• « Eradiquer à la schlag » : l’autre visage du débat sur l’identité nationale


    Mots croisés, le lundi 9 novembre, consacrait une deuxième émission en deux semaines au thème de l’identité nationale, révélant un peu plus les enjeux de ce sombre débat. En effet, lors de ce numéro, Yves Calvi est revenu sur la question lancée par la ministre « Qu’est-ce qu'être Français ? ».

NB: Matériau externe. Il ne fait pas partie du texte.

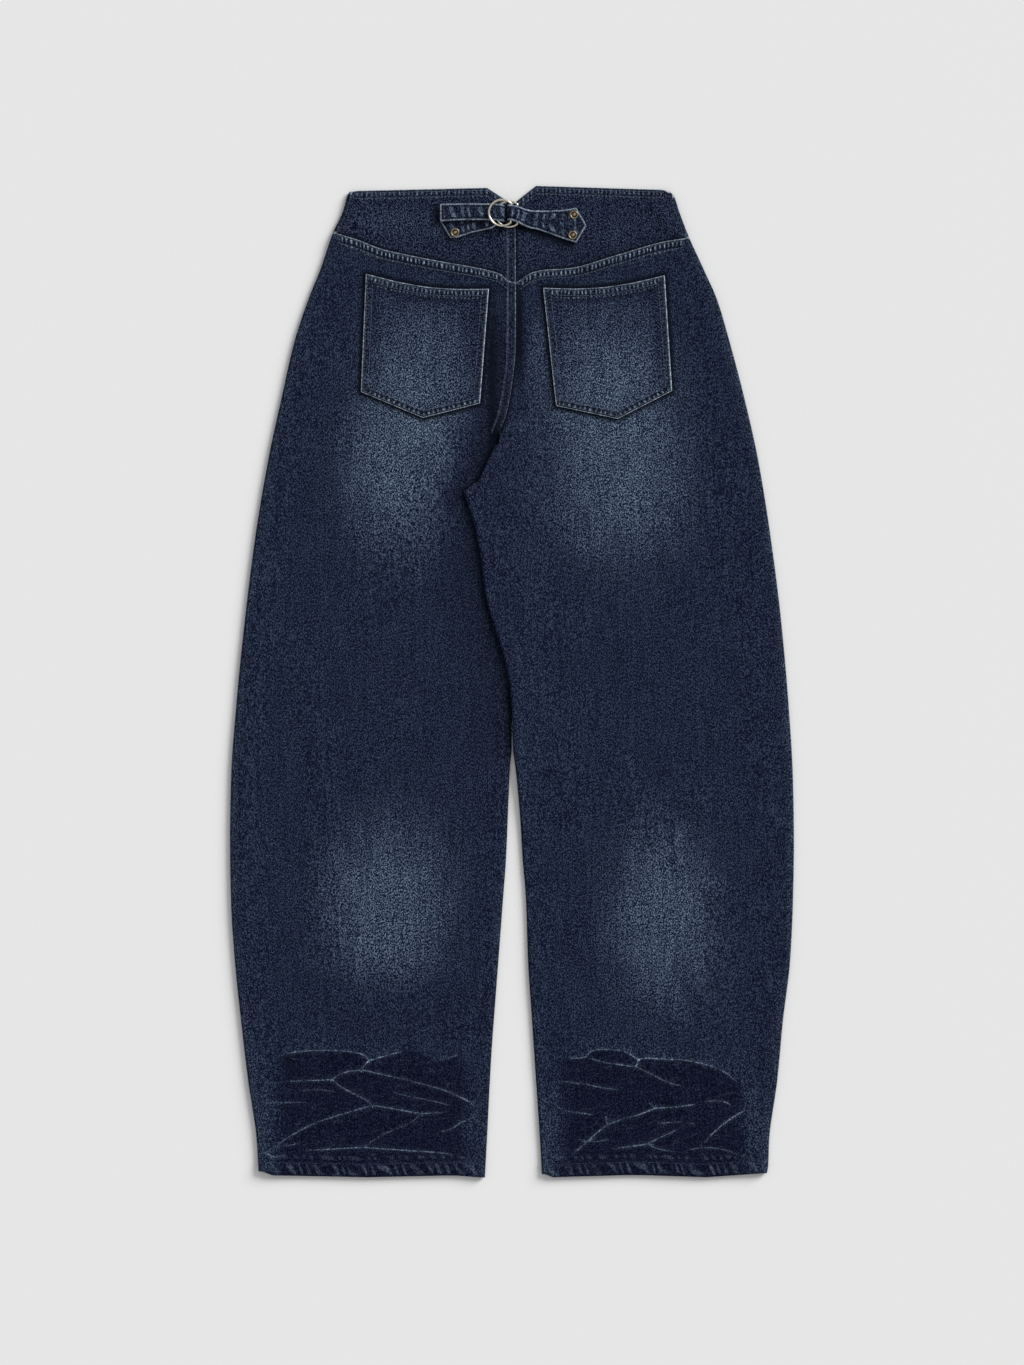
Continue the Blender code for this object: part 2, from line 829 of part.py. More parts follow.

    Notons en premier lieu que le plateau proposé était loin de l’équilibre idéologique que l’on aurait put attendre d’un débat politique. La présence de Dominique Voynet laisse supposer qu’elle a du être une des seules personnalités dites de gauche à accepter de participer à ce débat (1). De plus, en lisant les différentes tribunes d’intellectuels par exemple, on peut émettre l’hypothèse que certains d’entre eux se mettent en retrait de cette discussion impulsée par le gouvernement. Il serait intéressant que l’émission précise les refus qu’elle a pu rencontrer lors de sa préparation(2) qui, au final, fait intervenir trois journalistes (3), dont Yves Calvi (4) ; un historien-démographe et deux politiques dont Fadela Amara.

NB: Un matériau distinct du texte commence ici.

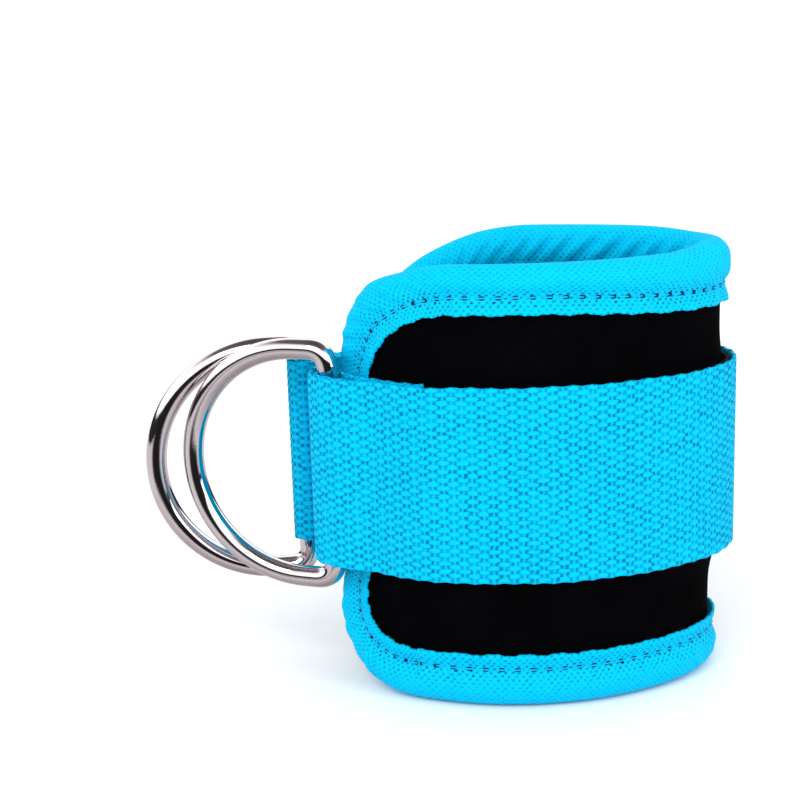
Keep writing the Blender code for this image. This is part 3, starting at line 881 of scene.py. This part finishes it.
def ripple(s, reach, depth, turning, inside):
    """Gathers and unevenness of the tape: how far its face stands off the smooth section.

    turning is 1 in the middle of a corner of the pad and 0 along its straight edges.
    """
    across = np.clip((SEAM_DEPTH - depth) / SEAM_DEPTH, 0.0, 1.0)
    body = np.sin(math.pi * across) ** 0.8
    uneven = 0.16 * np.sin(reach / 9.7 + 1.3 * np.sin(reach / 31.0))
    uneven = uneven + 0.10 * np.sin(reach / 3.9 + 2.0)
    wander = 1.1 * np.sin(reach / 17.0) + 0.6 * np.sin(reach / 5.3)
    pleat = np.sin(2 * math.pi * (reach + 0.95 * depth) / GATHER_PITCH + wander)
    pleat = np.sign(pleat) * np.abs(pleat) ** 0.7
    pull = np.cos(2 * math.pi * reach / SEAM_U_PITCH)
    pull = pull * np.exp(-(((depth - SEAM_DEPTH) / PULL_SPREAD) ** 2))
    past_seam = smooth_step(depth, SEAM_DEPTH, BINDING_DEPTH)
    if inside:
        bend = 0.35 + 0.65 * smooth_step(np.abs(s - PLAN.tip), 75.0, 25.0)
        crowded = np.exp(-(((depth - GATHER_DEPTH) / GATHER_SPREAD) ** 2))
        flare = INNER_FLARE * np.sin(2 * math.pi * reach / GATHER_PITCH + 0.8) * past_seam
        return body * uneven + GATHER_HEIGHT * bend * pleat * crowded + flare - INNER_PULL * pull
    pucker = PUCKER_HEIGHT * np.sin(2 * math.pi * (reach + 0.6 * depth) / PUCKER_PITCH)
    pucker = (pucker + CORNER_FOLD_HEIGHT * turning * pleat) * body
    flare = OUTER_FLARE * np.sin(2 * math.pi * reach / FLARE_PITCH + 1.9 * np.sin(reach / 23.0))
    return body * uneven + pucker + flare * past_seam - OUTER_PULL * pull


def binding_surface(rows, reach, knots, inside):
    """Points of the tape's face: knots is (depth, level) across, one row for each outline station."""
    s, z, in_s, in_z = (rows[:, k][:, None] for k in range(4))
    depth = np.broadcast_to(knots[:, 0][None, :], (len(rows), len(knots)))
    level = np.broadcast_to(knots[:, 1][None, :], depth.shape)
    wave = 0.13 * np.sin(2 * math.pi * reach / 2.6) + 0.2 * np.sin(2 * math.pi * reach / 8.3 + 1.0)
    reach_in = depth + smooth_step(depth, 12.6, BINDING_DEPTH) * wave[:, None]
    place_s = s + in_s * reach_in
    place_z = z + in_z * reach_in
    lift = ripple(s, reach[:, None], depth, 2.0 * np.abs(in_s * in_z), inside)
    face = level + lift * smooth_step(level, 0.0, 2.2)
    if not inside:
        above_low = smooth_step(place_z, BAND_LOW - 5.0, BAND_LOW - 1.0)
        below_high = smooth_step(-place_z, -BAND_HIGH - 5.0, -BAND_HIGH - 1.0)
        in_band = above_low * below_high
        face = face * (1.0 - in_band) + np.minimum(level, FLAT_FACE) * in_band
    xy = PLAN.place(place_s, -face if inside else face)
    return slackened(np.concatenate([xy, place_z[..., None]], -1))


def offset_section(section, wall):
    """The section moved inwards by the tape's thickness."""
    return section - wall * to_right(unit(np.gradient(section, axis=0)))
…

                      Le premier tour de table a permis à chaque invité de lancer sa propre définition. Les interventions ont assez bien reflété ce que nous entendons depuis le début de cette controverse : respecter le drapeau, la marseillaise et la langue. La ministre a même indiqué son attachement à Edith Piaf, Yves Montand et la potée auvergnate, ce qui fera sans doute plaisir à son collègue Brice Hortefeux.

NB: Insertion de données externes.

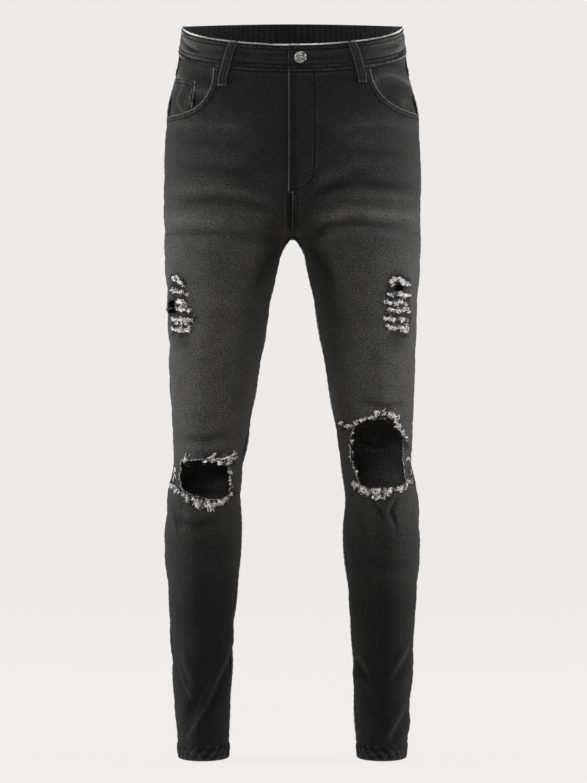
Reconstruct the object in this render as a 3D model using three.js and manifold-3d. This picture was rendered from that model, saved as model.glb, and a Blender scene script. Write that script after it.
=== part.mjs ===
// Ripped skinny jeans, worn form: a hollow garment standing in the shape it takes when filled out,
// open at the waist, the hems, the knees and the thigh rips.
// Millimetres, +Z up, the garment faces -Y and the wearer's left is +X.
// The origin is the middle of the waist opening, level with the top edge at the side seams.
import * as THREE from 'three';
import { mergeVertices } from 'three/addons/utils/BufferGeometryUtils.js';
import Module from 'manifold-3d';

const wasm = await Module();
wasm.setup();

// ---------------------------------------------------------------- driving sizes
const CLOTH = 1.6; // one layer of denim with its seam allowance behind it
const SEAM = 0.15; // each piece stops this far short of a seam, 0.3 between two
const LIE = 0.4; // gap under a piece that lies on another

// Half of the body at each height: how far out it reaches to the side, to the front and to the back.
const STATIONS = [
  { z: 20, outer: 150, front: 90, back: 92 },
  { z: 0, outer: 152, front: 92, back: 95 },
  { z: -60, outer: 161, front: 98, back: 106 },
  { z: -125, outer: 174, front: 106, back: 121 },
  { z: -190, outer: 178, front: 109, back: 130 },
  { z: -295, outer: 178, front: 105, back: 116 },
  { z: -400, outer: 173, front: 96, back: 98 },
  { z: -520, outer: 169, front: 82, back: 80 },
  { z: -605, outer: 165, front: 73, back: 66 },
  { z: -655, outer: 173, front: 70, back: 61 },
  { z: -725, outer: 177, front: 58, back: 66 },
  { z: -815, outer: 171, front: 50, back: 68 },
  { z: -940, outer: 164, front: 49, back: 57 },
  { z: -1019, outer: 158, front: 53, back: 55 },
];

// The inseam: how far it stands from the middle.
const INSEAM = [
  { z: -400, x: 33 },
  { z: -440, x: 40 },
  { z: -520, x: 54 },
  { z: -605, x: 68 },
  { z: -655, x: 74 },
  { z: -705, x: 71 },
  { z: -785, x: 78 },
  { z: -860, x: 84 },
  { z: -940, x: 87 },
  { z: -1019, x: 90 },
];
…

    A l’ouverture de la soirée, Yves Calvi avait amorcé une première réponse au thème de l’émission, en indiquant qu’être Français, c’est « d’abord posséder une Carte Nationale d’Identité ». Le débat n’était plus alors centré sur les Français en général, mais sur les nouveaux Français. Il réaffirme cette interrogation en demandant à Fadela Amara : «  Est-ce qu’on est français une fois qu’on l’a choisi et dès la première génération ?(5) ». La définition de l’identité nationale s’articule avant tout autour de la différenciation des Français, c'est-à-dire ceux qui ont la carte, vis-à-vis de ceux qui en font la demande. La seconde différenciation s’opère parmi les Français eux-mêmes entre ceux qui le sont par naissance et ceux qui le deviennent par choix. Trois groupes émergent donc : les Français, les nouveaux Français ou ceux qu’on qualifie ici « d’origine étrangère », et les étrangers qui apparaissent comme des demandeurs potentiels de cette nationalité. Il ne s’agit donc plus de savoir « Qu’est ce qu’être Français ?» mais « Comment devient-on Français ?».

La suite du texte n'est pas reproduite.